* Start *
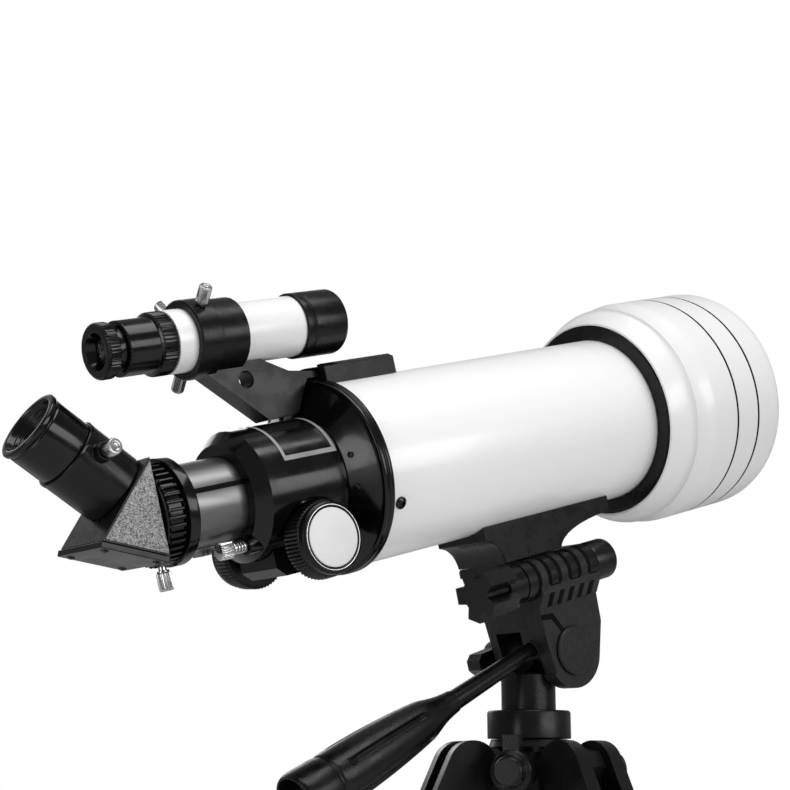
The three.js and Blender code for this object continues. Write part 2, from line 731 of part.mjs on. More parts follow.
// Prism housing: faces square to the two light paths meet at the apex, the third is the cover's.
const apex = { x: -88.5, z: 20 };
const faceLength = 35.5;
const prismHalf = 15;
const slant = Math.SQRT1_2;

// Triangle with a 45 degree corner at the apex, drawn in by inset on all three sides.
function prismOutline(inset) {
  const corner = { x: apex.x - inset, z: apex.z - inset * (1 + Math.SQRT2) };
  const inradiusShare = slant / (2 + 2 * Math.sin(22.5 * degree));
  const length = faceLength - inset / inradiusShare;
  return polygon([
    [corner.x, corner.z],
    [corner.x - length * slant, corner.z - length * slant],
    [corner.x, corner.z - length],
  ]);
}

// Local +x of a turned piece along the slanted light path, then local z points back and down.
const towardEyepiece = (body) => body.rotate([0, -135, 0]).translate([diagonal.x, 0, 0]);
const faceDistance = (diagonal.x - apex.x + apex.z) * slant;
const holderEnd = faceDistance + 22;
const holderScrew = { along: holderEnd - 6.5, turn: 100 };

// Slab lying along the third face: local x runs down that face, local z = 0 is the face itself.
function onThirdFace(body) {
  const middle = { x: apex.x - faceLength * slant / 2, z: apex.z - faceLength * (1 + slant) / 2 };
  return body.rotate([0, 22.5, 0]).translate([middle.x, 0, middle.z]);
}
const thirdFace = 2 * faceLength * Math.sin(22.5 * degree);

function prismHousing() {
  const shell = plate(prismOutline(0), -prismHalf, prismHalf);
  const room = plate(prismOutline(2.6), -prismHalf + 2.5, prismHalf - 2.5);
  const mouth = onThirdFace(box([3 - thirdFace / 2, 3 - prismHalf, -1], [thirdFace / 2 - 3, prismHalf - 3, 5]));
  const nose = aboutX(pipe(apex.x - 1, -81.5, eyepieceRadius, eyepieceRadius - 1.6), 28);
  const noseBore = aboutX(rod(apex.x - 6, -80, eyepieceRadius - 1.6), 28);
  const holderBore = towardEyepiece(aboutX(rod(faceDistance - 6, faceDistance + 3, 10.5), 32));
  return cut(joined(shell, nose), room, mouth, noseBore, holderBore);
}
piece(instrument, "prism_housing", prismHousing(), grainy);

function prismCover() {
  return onThirdFace(box(
    [-thirdFace / 2 - 0.6, -prismHalf - 0.8, -2.6], [thirdFace / 2 - 0.5, prismHalf + 0.8, -gap],
  ));
}
piece(instrument, "prism_cover", prismCover(), satin);

function prism() {
  return plate(prismOutline(3.2), -12, 12);
}
piece(instrument, "prism", prism(), glass);

function eyepieceHolder() {
  const turn = [holderScrew.turn, 0, 0];
  const place = [holderScrew.along, 0, 0];
  const tube = aboutX(pipe(faceDistance + gap, holderEnd, 13.5, eyepieceRadius + gap), 28);
  const boss = aboutZ(rod(12, 16.5, 3.4), 20).rotate(turn).translate(place);
  const screwBore = aboutZ(rod(5, 20, 1.8), 16).rotate(turn).translate(place);
  const inside = aboutX(rod(faceDistance - 1, holderEnd + 1, eyepieceRadius + gap), 28);
  return towardEyepiece(cut(joined(tube, boss), inside, screwBore));
}
piece(instrument, "eyepiece_holder", eyepieceHolder(), satin);

const screwPlace = new THREE.Group();
screwPlace.position.set(diagonal.x, 0, 0);
screwPlace.rotation.y = -135 * degree;
instrument.add(screwPlace);
const holderScrewTurn = new THREE.Group();
holderScrewTurn.position.set(holderScrew.along, 0, 0);
holderScrewTurn.rotation.x = holderScrew.turn * degree;
screwPlace.add(holderScrewTurn);
piece(holderScrewTurn, "holder_screw", thumbscrew(1.5, 4, 3.1, 5.5), chrome).position.set(0, 0, 16.9);

const eyepieceLength = 17;

function eyepiece() {
  const end = holderEnd + eyepieceLength;
  return towardEyepiece(aboutX([
    [holderEnd - 18, 10.6], [holderEnd - 18, eyepieceRadius], [holderEnd + gap, eyepieceRadius],
    [holderEnd + gap, 12.8], [end - 1.4, 12.8], [end - 1, 13.4], [end - 0.3, 13.4], [end, 12.9],
    [end, 10.2], [end - 5, 9.4], [end - 5, 7.4], [holderEnd - 4, 7.4], [holderEnd - 4, 10.6],
  ], 28));
}
piece(instrument, "eyepiece", eyepiece(), gloss);

// ---------- objective end ----------

function lensCell() {
  return aboutX([
    [155, tubeRadius + gap], [155, 42.6], [155.4, 43], [177, 43],
    [177, lens.radius + gap], [lens.back - gap, lens.radius + gap], [lens.back - gap, 33.5],
    [tubeLength + gap, 33.5], [tubeLength + gap, tubeRadius + gap],
  ], 40);
}
piece(instrument, "lens_cell", lensCell(), satin);

function objectiveLens() {
  const profile = [[lens.back, 0], [lens.back, lens.radius]];
  const steps = 4;
  const bulge = 2.6;
  for (let i = 0; i < steps; i += 1) {
    const radius = lens.radius * (1 - i / steps);
    profile.push([lens.front - bulge * (radius / lens.radius) ** 2, radius]);
  }
  profile.push([lens.front, 0]);
  return aboutX(profile, 32);
}
piece(instrument, "objective_lens", objectiveLens(), glass);

// Dew shield: rounded shoulder, a low step, two thin grooves, rounded rim.
function dewShield() {
  const profile = [[155.6, 43.3]];
  const shoulder = { back: 155.6, front: 167, low: 44.4, high: 49.6 };
  for (let i = 1; i <= 3; i += 1) {
    const t = (i / 3) * (Math.PI / 2);
    profile.push([
      shoulder.back + (shoulder.front - shoulder.back) * Math.sin(t) ** 1.3 * 0.98,
      shoulder.low + (shoulder.high - shoulder.low) * (1 - Math.cos(t)) ** 0.75,
    ]);
  }
  profile.push([174, shieldRadius - 1], [178, shieldRadius]);
  for (const groove of [194, 209.2]) {
    profile.push(
      [groove - 0.45, shieldRadius], [groove - 0.45, shieldRadius - 0.7],
      [groove + 0.45, shieldRadius - 0.7], [groove + 0.45, shieldRadius],
    );
  }
  profile.push(
    [shieldFront - 4, shieldRadius], [shieldFront - 1.2, shieldRadius - 1], [shieldFront, shieldRadius - 2.4],
    [shieldFront - 0.6, shieldRadius - 3.2], [182, 47.8], [179, 43.3],
  );
  return aboutX(profile, 40);
}
piece(instrument, "dew_shield", dewShield(), white);

// ---------- finder ----------

const finderParts = new THREE.Group();
finderParts.position.set(0, 0, finder.z);
instrument.add(finderParts);

function finderTube() {
  return aboutX(pipe(-63.7, -1, 12, 10.8), 28);
}
piece(finderParts, "finder_tube", finderTube(), white);

function finderObjective() {
  return aboutX([
    [-5.2, 12.3], [-5.2, 12.6], [-4.8, 13], [14.1, 13], [15.3, 12.2], [15.3, 11.6], [13, 11.3],
    [1, 11.3], [1, 9.4], [-0.7, 9.4], [-0.7, 12.3],
  ], 28);
}
piece(finderParts, "finder_objective_cell", finderObjective(), satin);

// Eyepiece of the finder: two knurled rings on one barrel that screws in the tube.
function finderEyepiece() {
  return aboutX([
    [-92.3, 7], [-92.3, 9.6], [-91.6, 10.4], [-87.6, 10.4], [-87, 8.2], [-84.3, 8.2],
    [-84, 10], [-83.5, 10.4], [-71, 10.4], [-70.2, 12], [-64, 12], [-64, 10.5],
    [-58, 10.5], [-58, 8.4], [-80, 8.4], [-80, 5.2], [-88.5, 5.2],
  ], 24);
}
piece(finderParts, "finder_eyepiece", finderEyepiece(), satin);

const screwAngles = { a: 135, b: 45, c: -45 };
const screwStation = -51;

// Bracket: ring, sleeve, slanting arm and the tongue that slides into the shoe.
function finderBracket() {
  const sleeveBody = aboutX([
    [-56, 12], [-56, 14.6], [-55.4, 15.2], [-46.6, 15.2], [-46, 14.3], [-34, 14.3], [-34, 12],
  ], 28);
  const bottom = -finder.z;
  const arm = plate(polygon([
    [-55, -3], [-46, -1], [-13, 43.4 + bottom], [-2, 42 + bottom], [30, 42 + bottom],
    [30, 39.3 + bottom], [-5, 39.3 + bottom], [-12.6, 26.5 + bottom], [-27, 26 + bottom],
    [-51, 47 + bottom], [-55, -12],
  ]), -4.6, 4.6);
  const passage = aboutX(rod(-60, -12, 12.4), 32);
  const window = aboutY(rod(-8, 8, 3.4), 20).translate([-33.5, 0, 42.5 + bottom]);
  const lug = box([-19, 3, 36.5 + bottom], [-8.5, 15.8, 40 + bottom]);
  const lugBore = aboutZ(rod(30 + bottom, 50 + bottom, 1.9), 16).translate([-13.8, 10.3, 0]);
  const screwBores = Object.values(screwAngles).map((angle) =>
    aboutY(rod(8, 20, 1.8), 10).rotate([angle, 0, 0]).translate([screwStation, 0, 0]));
  return cut(joined(sleeveBody, arm, lug), passage, window, lugBore, ...screwBores);
}
piece(finderParts, "finder_bracket", finderBracket(), satin);

for (const [letter, angle] of Object.entries(screwAngles)) {
  const turn = new THREE.Group();
  turn.position.set(screwStation, 0, 0);
  turn.rotation.x = (angle - 90) * degree;
  finderParts.add(turn);
  piece(turn, `finder_screw_${letter}`, thumbscrew(1.5, 3, 2.5, 8), chrome).position.set(0, 0, 15.6);
}

function finderShoe() {
  const block = bar(polygon([[-9, 30], [9, 30], [9, 42.6], [6.4, 44], [-6.4, 44], [-9, 42.6]]), 1, 37);
  const channel = bar(polygon([[-5, 39], [5, 39], [5, 42.4], [3.4, 45], [-3.4, 45], [-5, 42.4]]), 0, 31);
  const tubeSpace = aboutX(rod(-1, 40, tubeRadius + gap), 40);
  return cut(block, channel, tubeSpace);
}
piece(instrument, "finder_shoe", finderShoe(), satin);

piece(instrument, "finder_shoe_nut", thumbscrew(1.5, 5.5, 5.4, 7), satin).position.set(-13.8, 10.3, 40.4);

// ---------- saddle under the tube ----------

const saddle = { back: 59.5, front: 136, blockBack: 67, blockFront: 101.5, top: -32, bottom: -50.2 };

function saddleFoot() {
  const outline = new THREE.Shape();
  outline.moveTo(saddle.back, saddle.top);
  outline.lineTo(saddle.back, -39.5);
  outline.quadraticCurveTo(saddle.blockBack, -41, saddle.blockBack + 1, saddle.bottom);
  outline.lineTo(saddle.blockFront, saddle.bottom);
  outline.quadraticCurveTo(saddle.blockFront + 3, -42, saddle.front, -40);
  outline.lineTo(saddle.front, saddle.top);
  const body = plate(outline, -15, 15, 8);
  const tubeSpace = aboutX(rod(50, 145, tubeRadius + gap), 40);
  const thread = aboutZ(rod(-60, -42.6, 3.4), 20).translate([cameraScrew.x, 0, 0]);
  return cut(body, tubeSpace, thread);
}
piece(instrument, "saddle", saddleFoot(), satin);

// ---------- origin on the floor, under the middle of the whole object ----------

object.updateMatrixWorld(true);
const extent = new THREE.Box3().setFromObject(object);
object.children.forEach((child) => {
  child.position.x -= (extent.min.x + extent.max.x) / 2;
  child.position.y -= (extent.min.y + extent.max.y) / 2;
});

export default object;
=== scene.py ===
"""Looks of the telescope on its tripod: materials, detail pieces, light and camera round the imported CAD.

Lengths in the shape code are millimetres and become metres when a mesh is made.
"""
import json
import math

import bmesh
import bpy
from mathutils import Matrix, Vector


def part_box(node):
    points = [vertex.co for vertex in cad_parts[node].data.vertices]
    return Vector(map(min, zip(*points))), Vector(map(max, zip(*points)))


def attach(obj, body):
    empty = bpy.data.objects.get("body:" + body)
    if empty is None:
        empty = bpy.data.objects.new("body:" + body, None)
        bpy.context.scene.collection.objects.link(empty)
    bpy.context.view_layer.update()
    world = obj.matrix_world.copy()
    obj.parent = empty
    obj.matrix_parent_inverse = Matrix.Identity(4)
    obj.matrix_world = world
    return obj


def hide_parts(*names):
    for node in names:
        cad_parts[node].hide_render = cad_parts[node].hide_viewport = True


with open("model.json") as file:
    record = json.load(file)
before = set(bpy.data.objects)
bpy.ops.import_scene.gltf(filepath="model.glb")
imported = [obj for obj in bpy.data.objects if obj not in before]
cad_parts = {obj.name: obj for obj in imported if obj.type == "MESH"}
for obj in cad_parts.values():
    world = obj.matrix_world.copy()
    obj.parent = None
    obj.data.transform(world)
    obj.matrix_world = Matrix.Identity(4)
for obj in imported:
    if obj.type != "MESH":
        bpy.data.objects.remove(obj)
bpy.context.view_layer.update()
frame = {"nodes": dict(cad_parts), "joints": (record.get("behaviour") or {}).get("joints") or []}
nodes = frame["nodes"]

MM = 0.001
QUARTER_TURN = math.pi / 2

# Driving dimensions, in millimetres. Places are x along the tube from the rear cell's front edge,
# y to the tube's left and z square to it.
RISE = math.radians(16)
TUBE_RADIUS = 36.5
TUBE_LENGTH = 161.5
TUBE_WALL = 1.4
SHIELD_RADIUS = 51.2
SHIELD_FRONT = 227.5
HOUSING_RADIUS = 25.0
DRAWTUBE_RADIUS = 16.2
PINION_PLACE = (-29, 0, -22)
RING_SCREW_X = -83.7
FOCUS_LOCK_PLACE = (0, -10.6, -18.2)
FINDER_HEIGHT = 61

# The diagonal: where the slanted light path starts, the prism housing's top corner and its size.
DIAGONAL_X = -85.2
APEX = Vector((-88.5, 20.0))
FACE_LENGTH = 35.5
PRISM_HALF = 15.0
SLANT = math.sqrt(0.5)
HALF_CORNER = math.radians(22.5)
HOLDER_LENGTH = 22
HOLDER_END = (DIAGONAL_X - APEX.x + APEX.y) * SLANT + HOLDER_LENGTH
EYEPIECE_LENGTH = 17

# The head: the upright-turn pin, its knuckles, and the near cheek's face and slanted root.
FLIP_PIN_PLACE = (0, -15, -59.3)
KNUCKLES_BACK = 70.5
KNUCKLE_PITCH = 6
KNUCKLE_RADII = (8.2, 8.67)
CHEEK_FACE = (-19.15, -18.8)
NOTCHES_BACK = 81.2
NOTCH_PITCH = 6.1
NOTCH_WIDTH = 2.6
NOTCH_REACH = 3.4
ROOT_PLACE = (0, -21, -69)
ROOT_SLOPE = math.radians(33.7)


# ---------- places ----------

def joint(name):
    return next(j for j in frame["joints"] if j["name"] == name)


def tube_origin():
    """Centre of the rear cell's front edge, worked out from the slanted tube's box."""
    low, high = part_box("main_tube")
    reach = TUBE_RADIUS * MM
    return Vector((low.x + reach * math.sin(RISE), (low.y + high.y) / 2, low.z + reach * math.cos(RISE)))


# Local x along the tube, y to its left, z square to it.
TUBE = Matrix.Translation(tube_origin()) @ Matrix.Rotation(-RISE, 4, "Y")


def on_tube(x=0.0, y=0.0, z=0.0):
    """A frame parallel to the tube's, moved by millimetres."""
    return TUBE @ Matrix.Translation(Vector((x, y, z)) * MM)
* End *
EXERCISE GOAL
Repeat word for word the stretch of lines from the one with "---------- origin on" down to the one with "from mathutils import Matrix, Vector", both included.

RESULT
// ---------- origin on the floor, under the middle of the whole object ----------

object.updateMatrixWorld(true);
const extent = new THREE.Box3().setFromObject(object);
object.children.forEach((child) => {
  child.position.x -= (extent.min.x + extent.max.x) / 2;
  child.position.y -= (extent.min.y + extent.max.y) / 2;
});

export default object;
=== scene.py ===
"""Looks of the telescope on its tripod: materials, detail pieces, light and camera round the imported CAD.

Lengths in the shape code are millimetres and become metres when a mesh is made.
"""
import json
import math

import bmesh
import bpy
from mathutils import Matrix, Vector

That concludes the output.